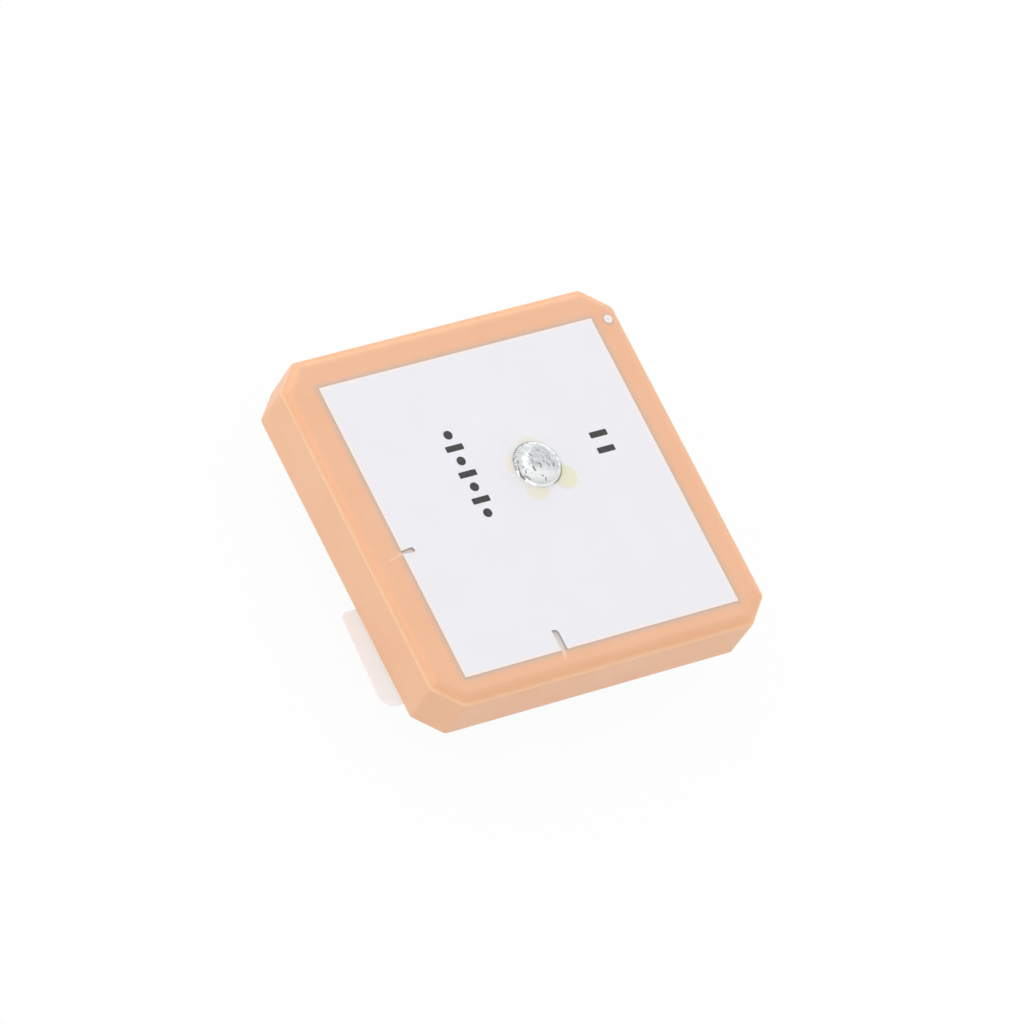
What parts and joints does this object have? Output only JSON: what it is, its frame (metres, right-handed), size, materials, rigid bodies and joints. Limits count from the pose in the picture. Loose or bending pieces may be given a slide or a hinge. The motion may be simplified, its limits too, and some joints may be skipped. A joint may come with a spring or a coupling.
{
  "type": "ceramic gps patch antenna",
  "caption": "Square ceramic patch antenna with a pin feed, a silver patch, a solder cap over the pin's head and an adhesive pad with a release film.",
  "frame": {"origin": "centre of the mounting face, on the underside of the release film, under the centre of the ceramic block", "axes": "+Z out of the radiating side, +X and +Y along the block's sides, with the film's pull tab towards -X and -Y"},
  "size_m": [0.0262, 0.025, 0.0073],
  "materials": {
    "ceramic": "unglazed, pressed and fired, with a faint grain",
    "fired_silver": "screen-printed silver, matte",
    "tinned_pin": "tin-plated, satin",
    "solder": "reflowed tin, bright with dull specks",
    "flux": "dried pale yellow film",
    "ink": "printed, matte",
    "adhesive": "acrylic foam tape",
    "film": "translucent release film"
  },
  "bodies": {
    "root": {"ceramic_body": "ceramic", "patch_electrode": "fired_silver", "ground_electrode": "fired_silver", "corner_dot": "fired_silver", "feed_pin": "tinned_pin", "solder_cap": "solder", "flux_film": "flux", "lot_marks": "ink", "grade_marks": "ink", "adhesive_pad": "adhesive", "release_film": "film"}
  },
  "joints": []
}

-------------------------

Within the material above, find the lines that contain the word "materials"; copy them.

What parts and joints does this object have? Output only JSON: what it is, its frame (metres, right-handed), size, materials, rigid bodies and joints. Limits count from the pose in the picture. Loose or bending pieces may be given a slide or a hinge. The motion may be simplified, its limits too, and some joints may be skipped. A joint may come with a spring or a coupling.
  "materials": {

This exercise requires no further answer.